Пушкин, конечно, не усматривал прямых ассоциаций в сказочных судьбах Бовы, «принца крови, сына царского», и Ибрагима, «сына арапского салтана». Только чудесная пестрота судьбы, взлеты ее и падения объединяют двух принцев. Есть и еще один нюанс: обе истории – заморские, иноземные, рассказанные на русский лад. Древняя итальянская романтическая поэма «Буово д’Антона» свободно вошла в мир нашей народной сказки, срослась с русским фольклором. Рыцарская повесть превратилась в подлинно «народную книгу» (термин В.Я. Проппа)[430]
.Так и «восточный князь» – арап Ибрагим, в знойной Африке рожденный, дважды похищенный, царем крещенный, при дворах трех государей служивший, в плену побывавший и в «подземном сражении» раненный, обрусел в северном Петербурге и явился женихом к юной русской красавице боярышне.
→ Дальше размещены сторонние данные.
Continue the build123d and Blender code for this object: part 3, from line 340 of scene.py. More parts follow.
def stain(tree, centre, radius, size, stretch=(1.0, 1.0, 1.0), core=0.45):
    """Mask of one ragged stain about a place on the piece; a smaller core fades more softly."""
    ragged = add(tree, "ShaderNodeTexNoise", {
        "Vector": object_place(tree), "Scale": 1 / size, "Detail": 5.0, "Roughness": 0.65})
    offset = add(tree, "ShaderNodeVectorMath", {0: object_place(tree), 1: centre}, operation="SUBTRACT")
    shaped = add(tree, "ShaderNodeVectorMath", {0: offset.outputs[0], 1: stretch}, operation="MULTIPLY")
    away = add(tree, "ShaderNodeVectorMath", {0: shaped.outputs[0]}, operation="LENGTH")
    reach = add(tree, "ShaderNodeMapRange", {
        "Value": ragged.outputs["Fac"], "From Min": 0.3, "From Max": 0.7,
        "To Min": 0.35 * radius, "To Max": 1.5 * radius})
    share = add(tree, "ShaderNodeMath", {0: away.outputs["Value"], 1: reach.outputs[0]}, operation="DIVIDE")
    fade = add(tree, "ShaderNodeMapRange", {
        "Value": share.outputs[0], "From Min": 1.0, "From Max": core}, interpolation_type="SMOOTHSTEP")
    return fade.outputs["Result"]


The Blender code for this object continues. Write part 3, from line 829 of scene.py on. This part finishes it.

Чем не волшебная сказка?
Пушкин не мог не увлечься этой легендой, прекрасной и страшной, как с юных лет увлекся он сказкой о Бове-королевиче. И мы можем с полным правом отнести к самому Пушкину его слова из стихотворного обращения к Гнедичу (1832):
«Петровская кумпания»
Неоконченный исторический роман Пушкина стал в нашей литературе одним из первых произведений, выразивших связь «личной жизни («история сердца») с жизнью исторической, народной» (Б. Эйхенбаум). Немаловажное значение имеет вопрос о соотношении «вымысла» и «истории» в романе о царском арапе (имея в виду пушкинское определение жанра как «исторической эпохи, развитой в вымышленном повествовании»).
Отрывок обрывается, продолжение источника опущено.